Proposed amendments by Coalition MPs including former prime minister Tony Abbott and Treasurer Scott Morrison were voted down. Changes suggested by the Greens were also defeated.
Liberal MP Michael Sukkar's amendment to keep two definitions of marriage – one for same-sex couples and one for heterosexual couples – was also roundly defeated, with many of Mr Sukkar’s Coalition colleagues voting against his motion.
While the Smith bill allows churches and religious celebrants to refuse to marry same-sex couples, some conservatives wanted the right of refusal extended to civil celebrants with a “conscientious objection”.
Any amendments would have delayed the passage of the bill until at least next week as the changes would have been sent back to the Senate.
Last month, the results of the government's voluntary postal survey were announced by the Australian Bureau of Statistics.
The Australian people voted in favour of change by 61.6 per cent, triggering Prime Minister Malcolm Turnbull's promise to change the Marriage Act by Christmas.

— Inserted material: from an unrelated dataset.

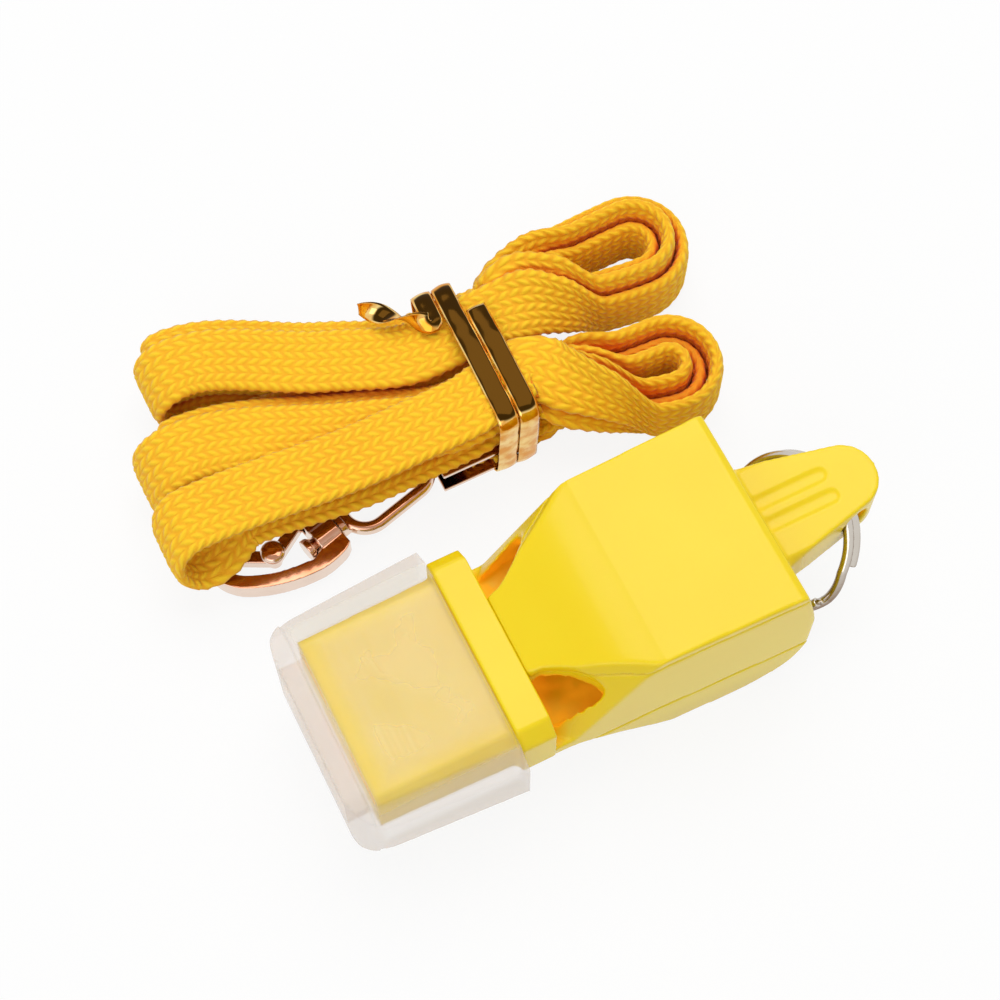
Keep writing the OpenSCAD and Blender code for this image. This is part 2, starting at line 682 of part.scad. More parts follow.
module swivel_eye() {
    r = (eye_w - eye_wire) / 2;
    straight = eye_l - eye_w;
    back = -shoulder_l - play;
    color("silver") hooked() translate([0, 0, swivel_z]) {
        rotate([0, 90, 0]) rotate_extrude() polygon([[0, back - head_l], [head_d / 2, back - head_l],
            [head_d / 2, back - head_l / 2], [shank_d / 2, back], [shank_d / 2, play], [neck_d / 2, play],
            [neck_d / 2, play + neck_l], [0, play + neck_l]]);
        translate([play + neck_l - over + eye_w / 2, 0, 0]) {
            rotate(90) rotate_extrude(angle = 180) translate([r, 0]) circle(d = eye_wire, $fn = 24);
            translate([straight, 0, 0]) rotate(-90) rotate_extrude(angle = 180) translate([r, 0])
                circle(d = eye_wire, $fn = 24);
            for (s = [-1, 1]) translate([0, s * r, 0]) rotate([0, 90, 0])
                cylinder(h = straight, d = eye_wire, $fn = 24);
        }
    }
}

// The cord clamp: two plates over both cord ends and a narrow bend round the eye
clamp_low = 0.3;
clamp_end = 2.1;
clamp_neck_w = 1.9;
clamp_neck_l = 1.1;
clamp_in = 2.7;
clamp_back = 0.45;

module cord_clamp() {
    place = hook_place + (play + neck_l - over + eye_l - eye_wire / 2) * [cos(hook_turn), sin(hook_turn), 0]
        - [clamp_back, 0, 0];
    mid = clamp_low + clamp_t + clamp_in / 2;
    rise = clamp_in + clamp_t;
    color("silver") {
        translate([place[0], place[1], mid]) rotate([90, 0, 0]) translate([0, 0, -clamp_neck_w / 2])
            linear_extrude(clamp_neck_w) difference() {
                circle(clamp_in / 2 + clamp_t);
                circle(clamp_in / 2);
                translate([0, -clamp_in]) square(2 * clamp_in);
            }
        for (z = [0, rise]) translate([0, 0, clamp_low + z]) {
            translate([place[0], place[1] - clamp_neck_w / 2, 0])
                cube([clamp_neck_l + over, clamp_neck_w, clamp_t]);
            translate([place[0] + clamp_neck_l, clamp_y - clamp_w / 2, 0])
                cube([clamp_end - place[0] - clamp_neck_l, clamp_w, clamp_t]);
        }
    }
}
clamp_y = lane_y[1][5];

middle_body();
top_cover();
bottom_cover();
mouth_guard();
split_ring();
lanyard_cord();
cord_clamp();
swivel_eye();
hook_claw();
hook_lever();
lever_pin();
lever_spring();
foil_tie();
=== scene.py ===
# %% [markdown]
# # A sports whistle and its lanyard
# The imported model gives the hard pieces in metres, each on the body that moves it.
# This file dresses them with a camera, plain light, a folded braid, rounded mouldings,
# a soft guard and bright metal.

from math import cos, pi, radians, sin

import bmesh
import bpy
import numpy as np
from mathutils import Matrix, Vector, noise
from mathutils.bvhtree import BVHTree


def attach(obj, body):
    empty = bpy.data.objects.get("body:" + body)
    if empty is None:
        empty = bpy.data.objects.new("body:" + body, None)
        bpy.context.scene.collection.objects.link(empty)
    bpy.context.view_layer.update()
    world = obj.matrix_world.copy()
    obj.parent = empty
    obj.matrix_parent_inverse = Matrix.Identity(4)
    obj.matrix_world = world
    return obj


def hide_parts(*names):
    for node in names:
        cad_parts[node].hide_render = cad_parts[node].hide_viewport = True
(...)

Despite some early criticisms that the use of the postal system would make the survey inaccessible, an overwhelming 79.5 per cent of Australian voters participated in what the ABS's chief statistician called an "outstanding" turnout.
Timeline of same-sex marriage laws in Australia
- 1961: Australia introduces its first Marriage Act, which does not include a formal definition of marriage
- 2004: Marriage Act is amended to define marriage as a union of a man and a woman to the exclusion of all others, and bans the recognition of overseas same-sex unions
- 2004-15: About 20 attempts are made to introduce laws to legalise same-sex marriage to no avail
- 2015: Coalition government commits to a national plebiscite on same-sex marriage
- 2016: Senate rejects government's plebiscite plan
- August 2017: Senate knocks backs plebiscite proposal again. Coalition government pursues a national voluntary postal survey instead, with ballot papers sent out the following month
- November 2017: 61.6 per cent of eligible Australians vote in favour of changing the law to allow same-sex couples to marry
- December 2017: Same-sex couples will be allowed to marry in Australia after new laws clear parliament.